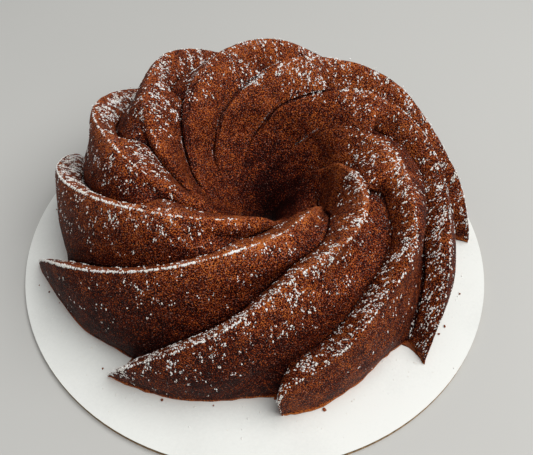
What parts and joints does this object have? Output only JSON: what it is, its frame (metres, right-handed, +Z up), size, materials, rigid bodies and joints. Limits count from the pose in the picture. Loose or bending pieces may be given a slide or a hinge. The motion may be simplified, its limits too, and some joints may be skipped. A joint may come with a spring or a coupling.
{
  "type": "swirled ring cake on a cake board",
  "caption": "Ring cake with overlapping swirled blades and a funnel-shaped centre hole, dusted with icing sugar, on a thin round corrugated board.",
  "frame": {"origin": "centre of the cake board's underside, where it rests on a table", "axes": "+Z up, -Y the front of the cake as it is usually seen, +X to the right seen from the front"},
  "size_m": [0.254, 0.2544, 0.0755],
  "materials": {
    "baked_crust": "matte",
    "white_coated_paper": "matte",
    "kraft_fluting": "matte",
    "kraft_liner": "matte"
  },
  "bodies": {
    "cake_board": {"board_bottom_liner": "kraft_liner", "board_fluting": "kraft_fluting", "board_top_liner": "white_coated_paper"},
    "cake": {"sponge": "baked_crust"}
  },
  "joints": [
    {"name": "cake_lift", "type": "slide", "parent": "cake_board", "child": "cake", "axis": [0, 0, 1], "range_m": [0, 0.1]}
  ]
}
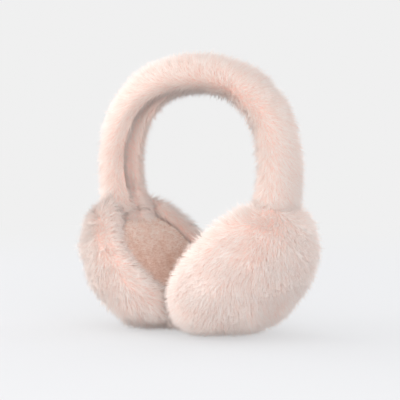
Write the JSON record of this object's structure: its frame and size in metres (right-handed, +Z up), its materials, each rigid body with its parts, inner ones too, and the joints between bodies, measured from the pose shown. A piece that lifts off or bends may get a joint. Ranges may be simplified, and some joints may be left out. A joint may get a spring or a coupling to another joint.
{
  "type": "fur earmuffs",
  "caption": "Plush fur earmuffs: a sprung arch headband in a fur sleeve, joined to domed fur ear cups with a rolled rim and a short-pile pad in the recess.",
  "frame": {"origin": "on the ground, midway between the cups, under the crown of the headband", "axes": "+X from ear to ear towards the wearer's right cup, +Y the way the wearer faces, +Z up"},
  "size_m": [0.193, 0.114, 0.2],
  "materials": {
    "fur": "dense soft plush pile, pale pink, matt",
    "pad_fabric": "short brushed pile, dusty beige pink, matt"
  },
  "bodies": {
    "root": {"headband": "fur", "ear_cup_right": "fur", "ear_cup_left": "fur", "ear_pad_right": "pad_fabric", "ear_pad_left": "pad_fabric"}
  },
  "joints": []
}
------------------------
→ Brief
Using the material above, state how many lines include the string "this". Answer with a single number.

→ The answer
2